Bono

After a heavy session of alcohol, "Achtung, Baby" and the "Highlander" films, this editor has stumbled upon the secret truth of U2's Bono, and his terrifying power.

It's fucking uncanny...

Just The Facts

  1. Conor MacLeod wins The Prize in 1986, becomes conscious of the desires of all people, and is never (legitimately) heard from again.
  2. U2 release The Joshua Tree in 1987.
  3. Hmm...

U2: The Quickening

Look, I'm not out-and-out saying that Bono is an Immortal. I'm not saying he won The Prize, became omniscient of the needs of mortal men, and recorded a multi-platinum album by exploiting this power. All I'm saying is, given the evidence, it just seems... suspect, is all.

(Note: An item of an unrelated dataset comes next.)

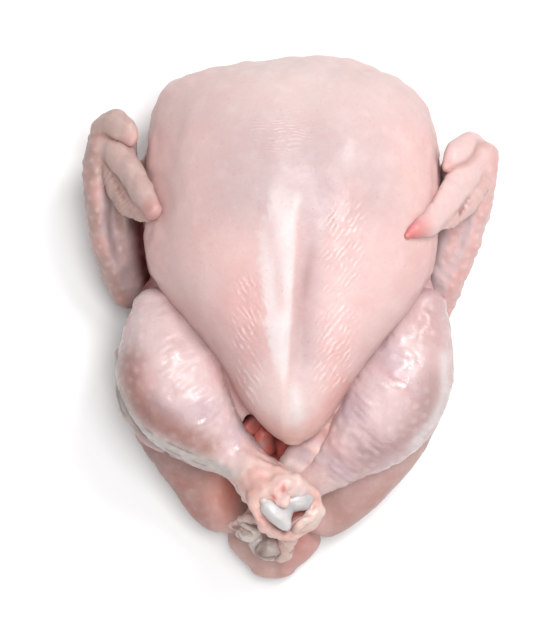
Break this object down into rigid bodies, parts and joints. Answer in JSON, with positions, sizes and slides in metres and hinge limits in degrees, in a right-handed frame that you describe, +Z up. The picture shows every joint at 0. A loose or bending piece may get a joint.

When you think of it, Ireland is merely a hop, skip and a jig away from Scotland. And those sunglasses - what is that man hiding behind those tinted lenses? Beautiful blue eyes - or the cold dead stare of a man who has seen a thousand years of killing?

"There can be only one!"

Come to think of it, the man is unfazed by death. Those charity commercials, with the white wrist-bands and whole "Every time I snap my fingers, a child in Africa dies" bit? I mean, a lesser man might have stopped fucking snapping, but a long lifetime of chopping heads will do that to you. That, or ignominy of growing up in Dublin with a name like Bono Vox. I'm not sure which takes a heavier toll on a man.

To top it all off, Bono's rise to near-divinity co-incided with the deaths of several prominent Irish musicians, notably Rory Gallagher (the one who's not in Oasis), Phil Lynott (the black one) and the skinny guy that Van Morisson ate. Whether these deaths were by decapitation during ritual combat, or by whatever passes for natural causes in Dublin, cannot be said for sure, as we could not locate the end of the rainbow to further question the chief of police.